The Trans-Alaska Pipeline was a disaster waiting to happen. Defective berthing pumps at one end. Rusted and corroding pipeline in between. Hazardous drilling practices on the North Slope. Over 50 percent of all shutoff valves- valves strategically placed to isolate sections of the pipe and minimize the volume of spills- were inoperative. The earthquake monitoring system designed to cut flow through the pipeline no longer functioned. A year earlier, a temblor measuring 5.7 on the Richter scale had shaken the residents of Central Alaska out of their beds. The monitor hadn't given a peep. Oil had continued to flow as normal. Not a single valve closed automatically, not one pump station shut itself down. It was a miracle the pipeline had not snapped clean in two.

Completed in 1977, the TAPS was an aging, brittle dinosaur, one slip from an ecological disaster of heartrending proportions.

Team 7 had arrived to give it the push.

Ghosts no longer, the members of Team 7 had exchanged their anoraks, fatigues, and combat boots for the casual attire favored by American blue-collar workers. They wore blue jeans and corduroys, denim jackets and parkas, work boots and baseball caps. In place of rank, they boasted the insignia of western apparel: North Face, Nike, and Levi's. The uniform of the enemy.

They had buried their parachutes, jumpsuits, and altimeters two miles away in holes four feet deep, now filled and covered with stones and moss and the natural vegetation of the region.
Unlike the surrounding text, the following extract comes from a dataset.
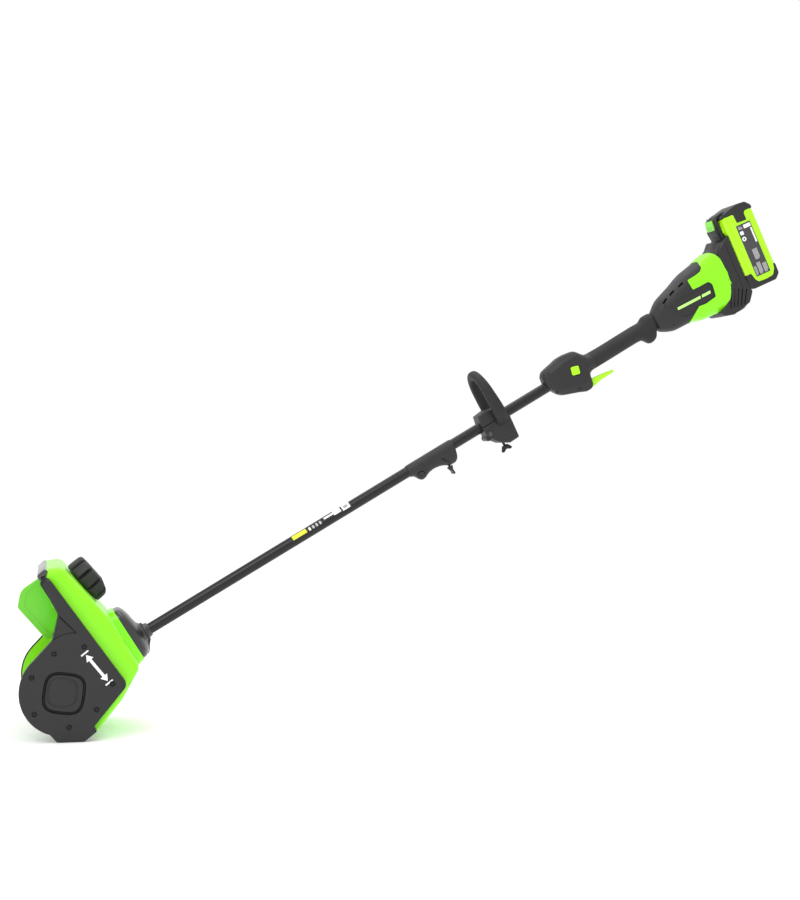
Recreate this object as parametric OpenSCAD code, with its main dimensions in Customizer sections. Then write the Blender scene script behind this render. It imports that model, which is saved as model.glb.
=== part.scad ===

Each wore a compact backpack no different from one a college student might be likely to carry. In it they hefted eight 125-gram sticks of C-4 explosives, a length of det cord, three electronic fuses, and a model TA9 remote detonator no larger than a transistor radio. All traces of the C-4 would theoretically vanish in the blaze following the explosion. If, however, investigators were to discover a trace of the plastique and to analyze its chemical signature, they would learn it belonged to a shipment stolen from an American armory two years earlier.

No one carried a weapon. Ghosts did not leave behind corpses.

From somewhere in the wilderness, a foghorn sounded. One bleat, rude and ominous, then silence.

The members of Team 7 scattered.

They were divided into three squads of four persons each, designated, in American military vernacular, as "Alpha," "Bravo," and "Charlie." Alpha and Bravo Squads climbed from the protective cornice of the riverbank and ran at a crouch to the fence surrounding the enclosure. The fence stood only six feet high. It was designed to keep animals away, not to deter intruders. Coldfoot was the nearest town and it was seventy miles away. Springing over the fence, they landed softly on the balls of their feet, eyes peeled for oil workers.

Alpha Squad moved to the right, toward the giant reservoirs filled to capacity with North Slope crude, oil from the mammoth field at Prudhoe Bay. Skirting the rear of the reservoirs, they kept out of sight of the supervisor's office (located some two hundred feet across an open concrete field) until they reached the fat, white intake pipes that fed oil into the tanks. Team Leader Abel slung his pack to the ground and removed two sticks of the green C-4, several fuses, and a length of det cord. He gave Baker one stick. One stick he kept for himself.

Immediately, Baker began to roll the stick between his palms to soften the putty. As the C-4 grew malleable, he broke the explosive in two, affixing a slim strip to joints in the pipe that had recently been welded together.

At the same time, Abel ran up the metal staircase attached to the side of the reservoir. He stopped halfway to the top where a blunt valve extended from the side of the wall. The valve allowed for the manual release of oil from the reservoir. After softening the explosives, he fashioned a long tubular section and wrapped it around the valve. With his fingers, he worked the putty into the crease at the base of the valve, as if stanching a leak. Plastique was a forgiving mistress, he thought as he pressed the putty against the cold metal; hit it with a hammer, burn it, shoot it even, and still it would not ignite.